Deux interprètes éblouissantes tiennent la barre de ces spectacles hors norme, pleins de fougue et d’humour : Rosemary Standley, chanteuse de Moriarty en Carmen provocante et rebelle, Samantha van Wissen, ancienne danseuse d’Anne Teresa De Keersmaeker, en danseuse capable de se glisser dans les pas de tout un ballet.

Un festival engagé

40 téléphones d’un autre temps (ni smart, ni mobile) s’installent dans la bibliothèque de Mériadeck. Au bout du fil, les textes d’écrivaines contemporaines consacrés chacun à des figures féminines de la littérature, de Toni Morrison à Sylvia Plath. Cinq minutes pour plonger dans un univers, prendre conscience d’un matrimoine littéraire encore trop marginal. Julie Gilbert compose depuis des années ce répertoire incongru, cette bibliothèque sonore des femmes, qu’elle balade et étoffe constamment. À Bordeaux un nouveau téléphone sera créé, celui de Muriel Pic sur Marguerite Duras.

Au Glob Théâtre, partenaire de l’édition, le festival se terminera par des cris retentissants, ceux d’une génération d’artistes palestiniens, qui créent malgré les entraves, malgré les frontières et les enfermements. « Me voilà » (And Here I Am) lance Ahmed Tobasi, directeur du Freedom Theatre, dans les territoires occupés de Cisjordanie. Seul en scène, il raconte le parcours d’un enfant, Ahmed, qui, des terrains de foot de Jénine à l’exil norvégien, construit un parcours d’homme libre.

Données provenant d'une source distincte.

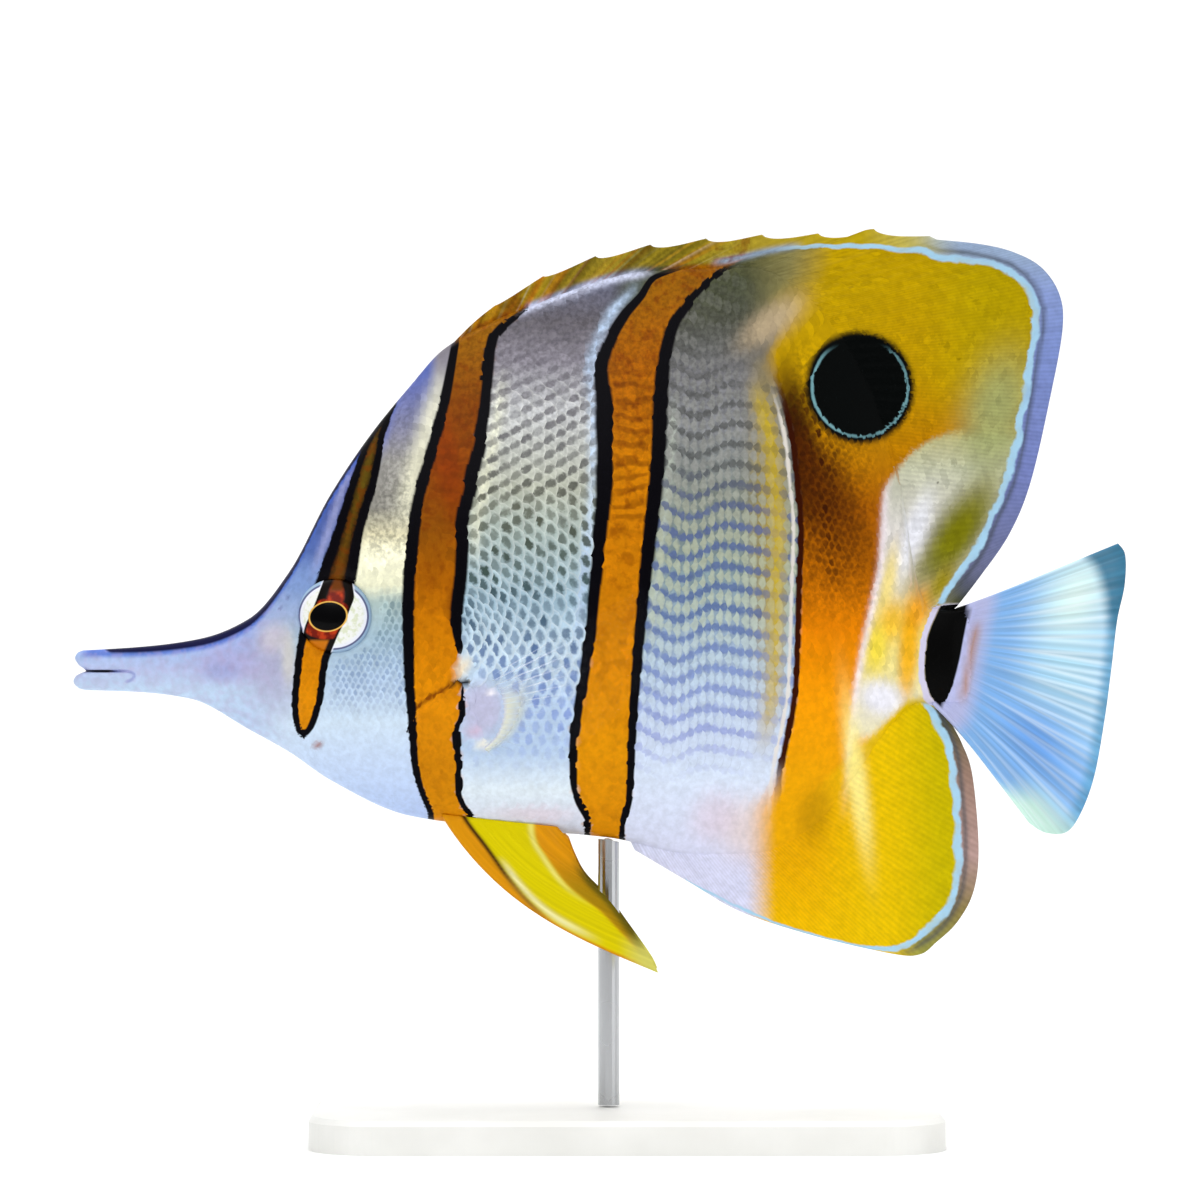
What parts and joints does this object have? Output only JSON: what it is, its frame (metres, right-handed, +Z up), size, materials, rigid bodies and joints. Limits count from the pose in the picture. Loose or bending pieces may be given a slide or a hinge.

Des entraves il sera question aussi avec Losing it de Samar Haddad King et Samaa Wakim. Artistes et chorégraphes, installées entre Haifa, Ramallah et les États-Unis, elles explorent sans un mot, en corps et en musique, la question des frontières : une corde verte, des équilibres, le chaos tout autour. Et l’imagination comme puissance de résistance.

Stéphanie Pichon

Informations pratiques

Festival international des arts de Bordeaux,
du samedi 30 septembre au dimanche 15 octobre.